Library Coq.Reals.AltSeries


Require Import Rbase.
Require Import Rfunctions.
Require Import Rseries.
Require Import SeqProp.
Require Import PartSum.
Require Import Lra.
Local Open Scope R_scope.

Formalization of alternated series

Definition tg_alt (Un:nat -> R) (i:nat) : R := (-1) ^ i * Un i.
Definition positivity_seq (Un:nat -> R) : Prop := forall n:nat, 0 <= Un n.

Lemma CV_ALT_step0 :
  forall Un:nat -> R,
    Un_decreasing Un ->
    Un_growing (fun N:nat => sum_f_R0 (tg_alt Un) (S (2 * N))).

Lemma CV_ALT_step1 :
  forall Un:nat -> R,
    Un_decreasing Un ->
    Un_decreasing (fun N:nat => sum_f_R0 (tg_alt Un) (2 * N)).

Lemma CV_ALT_step2 :
  forall (Un:nat -> R) (N:nat),
    Un_decreasing Un ->
    positivity_seq Un ->
    sum_f_R0 (fun i:nat => tg_alt Un (S i)) (S (2 * N)) <= 0.

A more general inequality
Lemma CV_ALT_step3 :
  forall (Un:nat -> R) (N:nat),
    Un_decreasing Un ->
    positivity_seq Un -> sum_f_R0 (fun i:nat => tg_alt Un (S i)) N <= 0.

Lemma CV_ALT_step4 :
  forall Un:nat -> R,
    Un_decreasing Un ->
    positivity_seq Un ->
    has_ub (fun N:nat => sum_f_R0 (tg_alt Un) (S (2 * N))).

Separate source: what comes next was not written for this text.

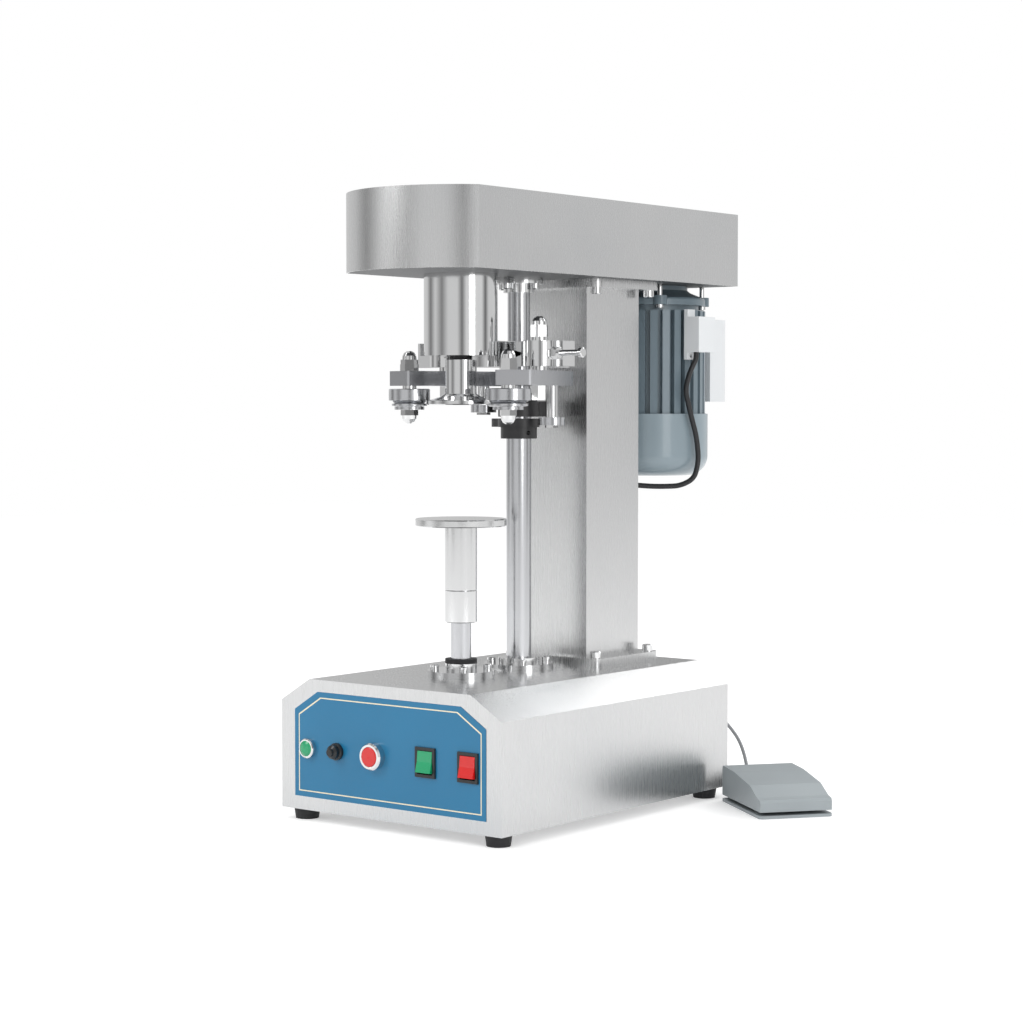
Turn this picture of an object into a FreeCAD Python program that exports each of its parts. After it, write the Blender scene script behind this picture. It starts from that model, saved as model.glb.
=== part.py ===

This lemma gives an interesting result about alternated series
Lemma CV_ALT :
  forall Un:nat -> R,
    Un_decreasing Un ->
    positivity_seq Un ->
    Un_cv Un 0 ->
    { l:R | Un_cv (fun N:nat => sum_f_R0 (tg_alt Un) N) l }.

Convergence of alternated series

Theorem alternated_series :
  forall Un:nat -> R,
    Un_decreasing Un ->
    Un_cv Un 0 ->
    { l:R | Un_cv (fun N:nat => sum_f_R0 (tg_alt Un) N) l }.

Theorem alternated_series_ineq :
  forall (Un:nat -> R) (l:R) (N:nat),
    Un_decreasing Un ->
    Un_cv Un 0 ->
    Un_cv (fun N:nat => sum_f_R0 (tg_alt Un) N) l ->
    sum_f_R0 (tg_alt Un) (S (2 * N)) <= l <= sum_f_R0 (tg_alt Un) (2 * N).

Application : construction of PI


Definition PI_tg (n:nat) := / INR (2 * n + 1).

Lemma PI_tg_pos : forall n:nat, 0 <= PI_tg n.

Lemma PI_tg_decreasing : Un_decreasing PI_tg.

Lemma PI_tg_cv : Un_cv PI_tg 0.

Lemma exist_PI :
  { l:R | Un_cv (fun N:nat => sum_f_R0 (tg_alt PI_tg) N) l }.

Now, PI is defined
Definition Alt_PI : R := 4 * (let (a,_) := exist_PI in a).

We can get an approximation of PI with the following inequality
Lemma Alt_PI_ineq :
  forall N:nat,
    sum_f_R0 (tg_alt PI_tg) (S (2 * N)) <= Alt_PI / 4 <=
    sum_f_R0 (tg_alt PI_tg) (2 * N).

Lemma Alt_PI_RGT_0 : 0 < Alt_PI.